Priority to Operational Scenarios: A Transformation Path Aligned with Market Realities

The unique structure of Africa’s automotive market determines the development path of its electric vehicles. Data from the United Nations Environment Programme (UNEP) shows that 80%-90% of the growth in Africa’s vehicle fleet may come from used car imports. The new car market in Africa is relatively small and highly dependent on imports, making consumers more sensitive to price, maintenance networks, fuel supply, and spare parts availability. Against this backdrop, electric vehicles struggle to gain traction through high-end new models. Instead, they have chosen to take the lead in high-frequency operational scenarios such as taxis, two-wheelers, and public transportation.

In the two-wheeler sector, the economic advantages of electric motorcycles have become evident. Rwandan enterprise Ampersand has adopted a battery leasing and swapping model, allowing drivers to replenish energy with a short stop and retain approximately 35% more cash from the first day of use. Companies like Bboxx are addressing the scarcity of charging facilities by collaborating to deploy battery swapping networks. In public transportation, electric buses have become a scalable entry point. Orders for electric buses are piling up in cities like Nairobi and Kigali—BasiGo has secured 450 orders in Nairobi and 40 in Kigali. Dakar, the capital of Senegal, introduced a fleet of approximately 120 electric buses when launching its new Bus Rapid Transit (BRT) system in January 2024, with plans to transport up to 300,000 passengers daily. Although the purchase cost of electric buses is 2-3 times that of diesel buses, against the backdrop of soaring fuel prices (up by more than 80% since January 2022 in local markets) and a high proportion of renewable energy in Kenya’s power structure, the total lifecycle cost of electric buses is 25%-50% lower. This renewable energy advantage further amplifies the marginal emission reduction benefits and economic viability of electric buses.
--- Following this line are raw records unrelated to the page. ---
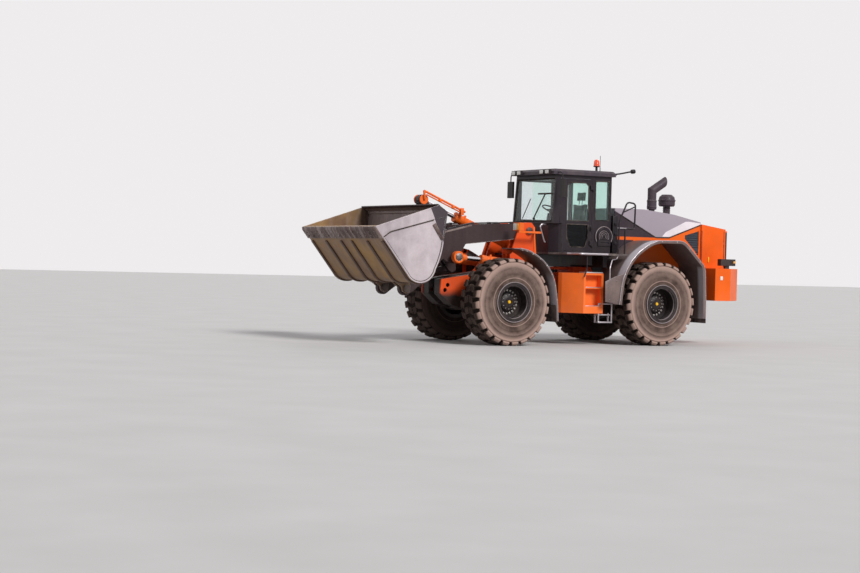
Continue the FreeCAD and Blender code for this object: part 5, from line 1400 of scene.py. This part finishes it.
def dress_tail():
    y = TAIL_HIGH.y
    bm = bmesh.new()
    block(bm, (-3.545, y, 1.725), (-3.515, y + 0.018, 1.835), 0.005)
    finish(bm, "tail_latch", "yellow_paint", "rear", both=True)
    bm = bmesh.new()
    for x in (-3.352, -3.940):
        block(bm, (x - 0.006, y, 1.62), (x + 0.006, y + 0.004, TAIL_HIGH.z - 0.13), 0.0)
    finish(bm, "tail_seams", "seal_rubber", "rear", both=True)
    bm = bmesh.new()
    low, high = drawn("tail_lamps")
    block(bm, (low.x + 0.012, high.y - 0.002, high.z - 0.085),
          (low.x + 0.055, high.y + 0.008, high.z - 0.040), 0.006)
    block(bm, (low.x - 0.008, high.y - 0.250, high.z - 0.115),
          (low.x + 0.002, high.y - 0.145, high.z - 0.030), 0.006)
    finish(bm, "tail_amber", "lamp_amber", "rear", both=True)
    bm = bmesh.new()
    block(bm, (low.x - 0.008, high.y - 0.125, high.z - 0.115),
          (low.x + 0.002, high.y - 0.020, high.z - 0.030), 0.006)
    finish(bm, "tail_red", "lamp_red", "rear", both=True)
    bm = bmesh.new()
    y = BALLAST_HIGH.y
    block(bm, (-3.395, y - 0.002, 1.36), (-3.330, y + 0.006, 1.44), 0.003)
    finish(bm, "ballast_reflector", "lamp_clear", "rear", both=True)
    bm = bmesh.new()
    x, z = BALLAST_LOW.x + 0.095, BALLAST_HIGH.z
    bar(bm, (x, 0, z - 0.02), (x, 0, z + 0.05), 0.029, 24, 0.004)
    bar(bm, (x, 0, z + 0.04), (x, 0, z + 0.06), 0.045, 24, 0.004)
    finish(bm, "tow_pin_head", "pin_steel", "rear")


# Floor
def set_floor():
    bm = bmesh.new()
    bmesh.ops.create_grid(bm, x_segments=8, y_segments=8, size=120.0)
    mesh = bpy.data.meshes.new("floor")
    bm.to_mesh(mesh)
    bm.free()
    floor = bpy.data.objects.new("floor", mesh)
    material, tree = new_material("pale_floor")
    where = object_place(tree)
    cloud = spread(tree, noise(tree, where, 0.8, 4.0), 0.3, 0.7)
    colour = blend_colours(tree, cloud, (0.50, 0.487, 0.475, 1), (0.55, 0.537, 0.525, 1))
    fine = noise(tree, where, 60.0, 3.0)
    bump = bumped(tree, 0.2, 0.002, fine)
    close_material(tree, {"Base Color": colour, "Roughness": spread(tree, cloud, 0, 1, 0.8, 0.9),
                          "Normal": bump})
    mesh.materials.append(material)
    bpy.context.scene.collection.objects.link(floor)


set_camera()
set_light()
set_floor()
dress_nodes()
dress_wheels()
dress_bucket()
dress_boom()
dress_cylinders()
dress_fenders()
dress_platform()
dress_cab()
dress_chair()
dress_hood()
dress_exhaust()
dress_tail()
bpy.context.scene.view_settings.view_transform = "Standard"
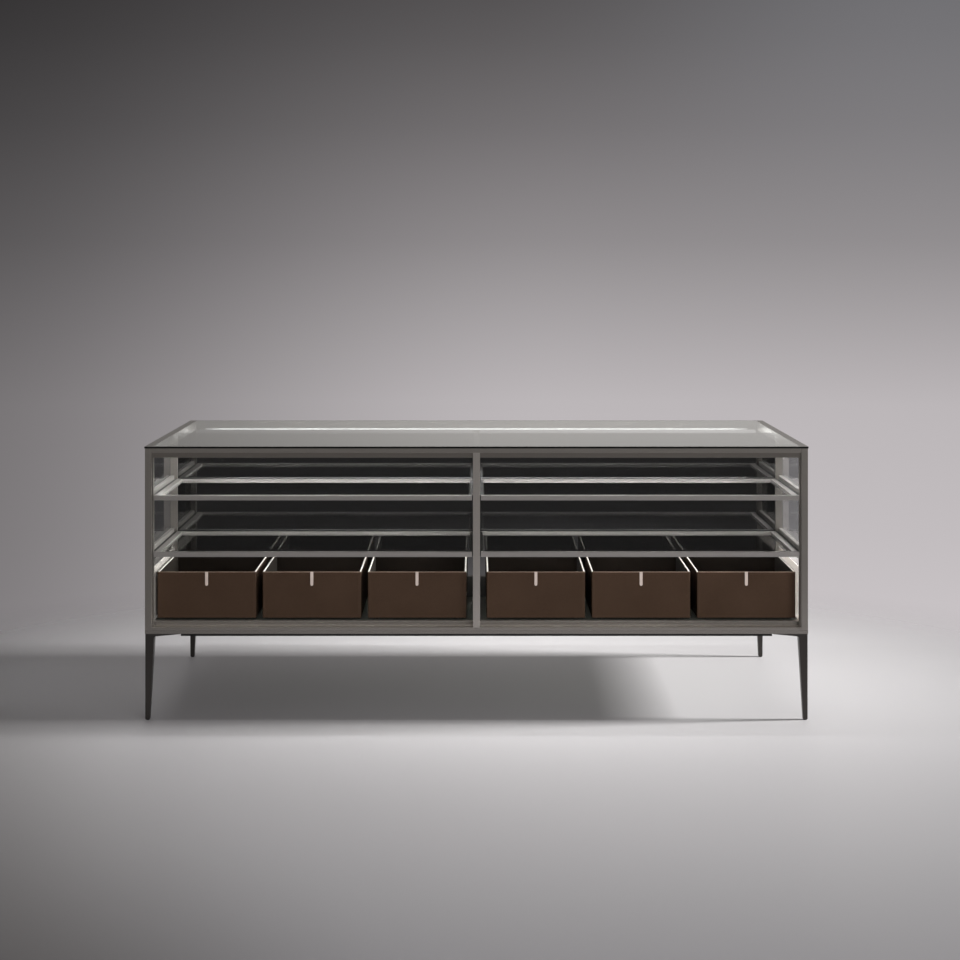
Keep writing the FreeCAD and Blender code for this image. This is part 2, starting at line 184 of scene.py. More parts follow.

Currently, Africa’s EV market has attracted more players to layout their strategies. Against the backdrop of escalating trade barriers in Europe and the United States, some Chinese automakers regard Africa—especially South Africa—as a potential growth market, entering with more price-competitive hybrid and plug-in hybrid vehicles. South Africa is also seen by many automakers as a springboard for expanding into East and West Africa. On the policy front, South Africa will allocate 1 billion rand to incentivize local production of new energy vehicles, batteries, and related infrastructure, and has proposed a direction to transition from fuel-powered vehicles to electric vehicles by 2035 in its Electric Vehicle White Paper. North Africa’s industrial chain is also accelerating its layout—according to information disclosed by Reuters, the Moroccan government plans to build a battery factory with an initial capacity of 20GWh, which will be expanded to 100GWh in subsequent phases, leveraging its solid automotive industry foundation to develop the EV industrial chain.